I see the river from above before I know who she is—a strand of yarn tangling the city and trees. 80.2.2, I locate myself in this new coordinate system. I wear it on my sleeve: I am not from here. There are so many white people in this room. Is this the right place? Am I meant to be here? I can’t be seen. If I am seen I will be asked questions I cannot answer, will trip and trip over my words.
I realise I am sitting in the organisers’ corner. I’m not supposed to be here. I move. There are so many white people in this room. Chinese people built this city, says Professor N’arweet, and I say, but we only ever hear about the food. I am not from here, though. Those distant cousins are not me. I’m here by choice. Professor N’arweet is family, has family, knows who I am before she knows who I am.
People are stringing rainbow yarn across the room; I think that’s meant to be a metaphor for connection. I’m just scared to trip. Something is crushed underfoot; something else breaks apart; nothing stays together with this tape. It’s 8am local, 7am in my body. There are others who don’t feel like they’re meant to be here, too. We all don’t feel like we’re meant to be here. We’re hiding our cards, only shared in confidence over food.
We’re not meant to be here. My ancestors’ siblings, they tore this land apart. The ships were taxed to bring them here. The unwanted migrants. They came here for gold. They died on this soil. They built the colonial city; their names were unsung. They were lashed into the colonial master plan. 烧肉, I’m the only one reading the sign.
Where are we going? Where are we meant to be? My phone has been unmoored from the mobile data network, and I can’t use my map. It’s stolen land and we’re not supposed to be here: we were not invited, but we came anyway.
Where is the green? Where is the river? We stand in the sun and search for the water that isn’t there. Others are sweating; am I the only one who doesn’t feel warm? They sing the praises of my city, but my city is a sibling to yours, the British inviting themselves in and ripping the seams to let in more. We were the first insurgents, just like everywhere—my people are everywhere, like rats and cockroaches, say white Australia, brought by white captains and colonial ships. Professor N’arweet talks to me and she says her son-in-law is Chinese, that there is a story of Naarm, Melbourne that isn’t told—an invitation beneath words that I didn’t know she would extend. Am I allowed to be here? Are we being invited to join in communion with the land?
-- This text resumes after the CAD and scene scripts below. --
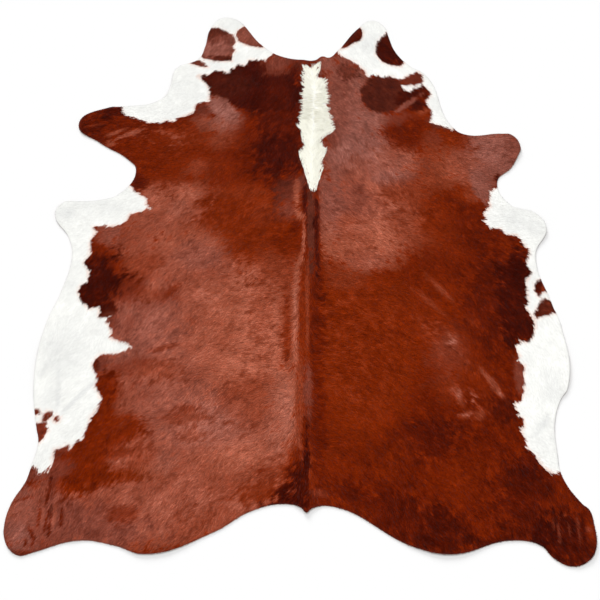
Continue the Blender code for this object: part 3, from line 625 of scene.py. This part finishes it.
def fleshSideMaterial():  # the suede underside, with its faint patches, veins and nap
    material, tree, shader = newMaterial("flesh_side", Specular_IOR_Level=0.2, Sheen_Weight=0.15,
                                         Sheen_Roughness=0.5)
    where = objectPlace(tree)
    nap = tree.add("ShaderNodeTexNoise", {}, Vector=where, Scale=620.0, Detail=3.0, out="Fac")
    patch = tree.add("ShaderNodeTexNoise", {}, Vector=where, Scale=7.0, Detail=4.0, Roughness=0.6, out="Fac")
    swerve = tree.add("ShaderNodeTexNoise", {}, Vector=where, Scale=9.0, out="Color") * 0.16
    vein = tree.add("ShaderNodeTexVoronoi", {"feature": "DISTANCE_TO_EDGE"}, Vector=where + swerve, Scale=5.5,
                    out="Distance")
    colour = tree.colour(fromScreen(186, 160, 136)).mix(fromScreen(214, 194, 172), patch.step(0.32, 0.68))
    colour = colour.mix(fromScreen(160, 130, 106), (1.0 - vein.step(0.0, 0.035)) * 0.35)
    tree.feed(shader.inputs["Base Color"], colour * (nap * 0.3 + 0.85))
    tree.feed(shader.inputs["Roughness"], nap * 0.16 + 0.78)
    bump = tree.add("ShaderNodeBump", {}, Strength=0.6, Distance=0.0005, Height=nap, out="Normal")
    tree.feed(shader.inputs["Normal"], bump)
    return material


skin = {
    "thickness": 0.002,       # the leather alone
    "coatThickness": 0.0045,  # leather and coat in the solid
    "rimStep": 0.008,         # from point to point of the mesh, along the rim
    "fieldStep": 0.0155,
    "lineStep": 0.010,        # along the edges of the markings
    "rings": (0.0035, 0.010),  # two rings of points inside the rim
    # least gap of the points and least distance to the rim: on the rings, on the markings, in the field
    "gaps": ((0.0030, 0.0032), (0.0055, 0.009), (0.0065, 0.010), (0.0105, 0.012)),
    "unevenness": 0.0009,     # soft, wide hollows in the leather
    "smoothing": 8,
}


def solidRim():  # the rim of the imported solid, from its merged copy, as a ring in plan
    mesh = bmesh.new()
    mesh.from_mesh(hideNode.data)
    bmesh.ops.remove_doubles(mesh, verts=mesh.verts, dist=0.00002)
    edges = [edge for edge in mesh.edges
             if sum(face.normal.z < -0.5 for face in edge.link_faces) == 1 and len(edge.link_faces) == 2
             and any(face.normal.z >= -0.5 for face in edge.link_faces)]
    follow = {}
    for edge in edges:
        a, b = edge.verts
        follow.setdefault(a.index, []).append(b.index)
        follow.setdefault(b.index, []).append(a.index)
    mesh.verts.ensure_lookup_table()
    start = edges[0].verts[0].index
    ring, before = [start], None
    while True:
        step = [place for place in follow[ring[-1]] if place != before]
        before = ring[-1]
        if step[0] == start or len(ring) > len(follow):
            break
        ring.append(step[0])
    assert len(ring) == len(follow), (len(ring), len(follow))
    points = np.array([mesh.verts[place].co.xy for place in ring])
    tops = [face for face in mesh.faces if face.normal.z > 0.5]
    surface = BVHTree.FromPolygons([vert.co[:] for vert in mesh.verts],
                                   [[vert.index for vert in face.verts] for face in tops])
    mesh.free()
    area = np.sum(points[:, 0] * np.roll(points[:, 1], -1) - points[:, 1] * np.roll(points[:, 0], -1)) / 2
    return (points if area > 0 else points[::-1]), surface, abs(area)


def atDistances(wanted, along, path):
    return np.stack((np.interp(wanted, along, path[:, 0]), np.interp(wanted, along, path[:, 1])), axis=1)


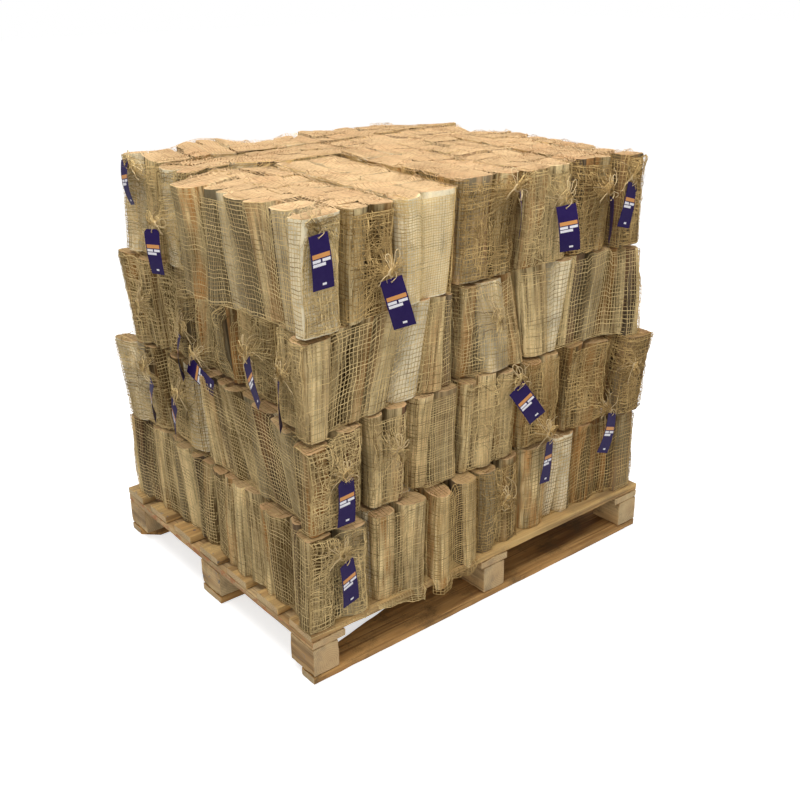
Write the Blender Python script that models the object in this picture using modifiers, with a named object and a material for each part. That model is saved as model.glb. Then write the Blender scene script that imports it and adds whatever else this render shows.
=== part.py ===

Where is the land? Where is the river? This city looks the same as Brisbane and Singapore from the shoulders up. 300 metres above our heads hangs the film of the sky, but the buildings keep puncturing it. The rivers made our cities, tangling through trees, and we pierced them with glass and concrete yet still they never tear. The river was the first explorer. The river made the floodplains, the food, the trees, the gardens, the cities. The river brought the British men, here on rope and sail—the market, the machinery—broke the skin to find the gold within. And the gold brought us. My grandmother to Penang. My mother to Singapore. And me, now, to Brisbane, and to Melbourne, trying to string together cities that were never mine, never ours. Stolen land, we stole it.
I was never Chinese till I left Singapore, then I became Chinese when I was told to go home. Go home. I want to go home. I want to stay. I want to go home. There is a parallel universe where I move to Melbourne for good. I want to go home. I miss the street chickens, the abuse, the metal trees. There’s a continuous sky above us but it is not a shared sky. The clouds are higher. The rains fall every day.
We are on a continent that didn’t have a name until European ships slung across the once-nameless circumpolar current, around that once-nameless cape of that once-nameless continent, and determined they would name it all. Australia, they call it, the lucky land, the land of gold, the land of plenty, For those who’ve come across the seas, we’ve boundless plains to share. Were the plains ever yours to share?
It hurts to be here. Am I meant to be here? Am I allowed to? Go home, says the Prime Minister. And still I cling, for I have tangled my feet with this land. I want to go home. But home is too far to be reckoned anymore, and now that I’m here, I can only do my best, and tangle, and tangle, and tangle.
Rosi asks us to bleed our dialects, to speak them like springwater out of aquifers, showing the current that sleeps beneath the skin. But what if it isn’t water that pours out, but string?
This piece was written for a free writing exercise during the second Australian Posthuman Summer Lab. We were prompted to list out the things we associated with the event so far, and then write a piece capturing the common themes across it.